Mary on the Green or Barbie on the 'Bab'?
2020 has been a big year for mistakes, and, far from being an exception, the art world has been an exceptional place for them. Perhaps this is unsurprising. Society is in crisis, culture is under the microscope, and it has been a really bad year for sculptures. A public sculpture was in the headlines again – the end product of a long campaign to erect a statue in celebration of Mary Wollstonecraft, the author of proto-feminist text A Vindication of the Rights of Woman, who died in 1797.
It’s safe to say that the sculpture does not bear resemblance to Wollstonecraft or her philosophies, which maintained that women should be treated as equal and rational human beings, not ornaments. In its size and placement, Hambling’s female figurine is painfully ornamental.
Yesterday I enjoyed a hilarious comparison between the sculpture, designed and created by Maggi Hambling, and a naked barbie doll emerging messily from a kebab. How can somebody misjudge something this badly?
I suppose what makes it worse is that it wasn’t just ‘somebody’ – this sculpture was chosen by a committee as the winner of a competition that 10,000 people entered. I do wonder what the other entries were like for this nudie nymph kebab to have even been competitive. I can’t imagine many things that would have looked worse to the not-so-late, great Mary Wollstonecraft – and the artist and the statue committee’s defence was, bafflingly, that the statue is not ‘of’ Mary, but ‘for’ her.
Art is often misunderstood. But my personal reaction, and the numerous prolific feminist voices that have validated it, tell me that the critical public backlash against Hambling’s statue is not rooted in a misunderstanding. I feel like the problem is not that the sculpture is misunderstood, but that it (or its sculptor, or maybe everyone on the selecting committee) misunderstands.

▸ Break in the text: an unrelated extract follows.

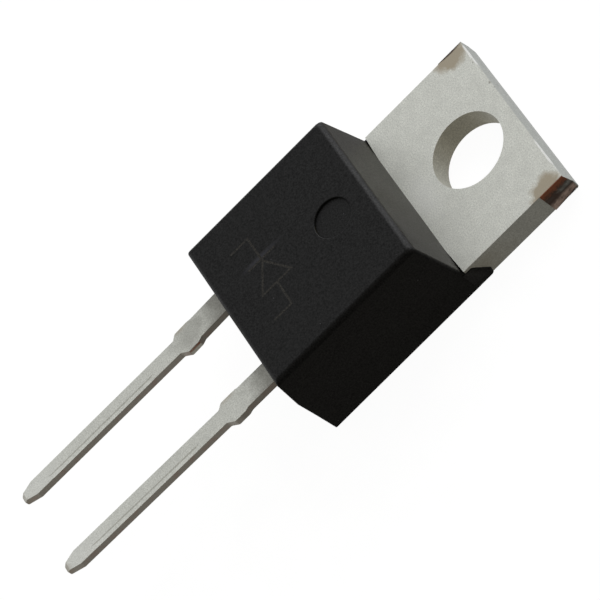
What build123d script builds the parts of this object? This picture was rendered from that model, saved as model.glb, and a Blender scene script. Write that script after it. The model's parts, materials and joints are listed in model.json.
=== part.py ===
from build123d import *
import os

# Two-lead power rectifier diode in the TO-220AC outline.
#
# All sizes are in millimetres. The origin is the centre of the mounting hole on the back (heat-sink) face.
# +Z points out of the front of the package, +Y towards the free end of the screw tab, and the leads run
# towards -Y. The back of the tab and of the moulding lie in the plane Z = 0.

# Screw tab
tab_width = 10.12
tab_thickness = 1.33
hole_diameter = 3.81
hole_to_tab_end = 2.78
hole_to_body = 3.57
tab_front_roll = 0.05
tab_back_roll = 0.15
hole_edge_roll = 0.05

# Sheared ends of the frame bars that held the tab at its two outer corners
tie_bar_width = 1.5
tie_bar_proud = 0.05

# Die pad: the narrower part of the copper plate inside the moulding. The full width of the tab stops a
# little short of the moulding, and the moulding fills that gap.
pad_width = 6.86
pad_to_lead_end = 3.23
shoulder_gap = 0.09
pad_lip = 0.4
pad_lip_thickness = 0.6
pad_lip_setback = 0.7
lock_groove_width = 0.5
lock_groove_depth = 0.2

# Moulding. Its back stands out past the sides of the tab, and its sides draw in from there to the front of
# the tab and on to the front face.
body_length = 9.29
body_height = 4.59
back_overhang = 0.1
tab_front_inset = 0.03
side_draft = 0.17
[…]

Hambling argues that she has to be naked because clothes define people. Clothes are limiting. She is missing the very crucial and sad point that nudity also defines people, especially when said people are women, and when said women are objectified every day.
Nudity is arguably even more limiting, especially since Wollstonecraft’s writing was revolutionary and exceptional exactly because it pushed against the conventions of a certain historical moment. Sculpting her as Everywoman, naked and unidentifiable, stripped of clothes, context, identity, is reductive, and the sculpture feels detached from both Wollstonecraft and her legacy.
The claim that it represents her ‘spirit’ in relation to the present moment is also unconvincing - the sculpture is far removed from the women whose equality feminism still fights for, very few of whom have the thin frame, toned tummy, and pert breasts of Hambling’s ‘Everywoman’.
Somewhere along the line of this £143,000 (!) creation process, the culmination of a decade-long campaign, there has been a misunderstanding.
This sculpture does not understand that there is a hypocrisy to labelling a barbie-like nude as an ‘Everywoman’ figure. It does not understand that today’s feminism is more diverse and intersectional than ever before. Mary’s spirit and passion for equality is still alive in feminists today, and this sculpture does not understand that a tiny, nondescript nude has got no chance at capturing a legacy of this scope and depth.
I appreciate that it tries to make a break from traditional memorialising modes, and the Victorian tradition of simply putting people on a pedestal. I respect that this was an attempt to memorialise Mary Wollstonecraft in a radical and interesting way. But although Hambling’s sculpture is certainly different, it is unimaginative. Its nudity is not pure and it is not all-encompassing; it still gratifies the beauty standards that we are all tired of. This could have been so much better.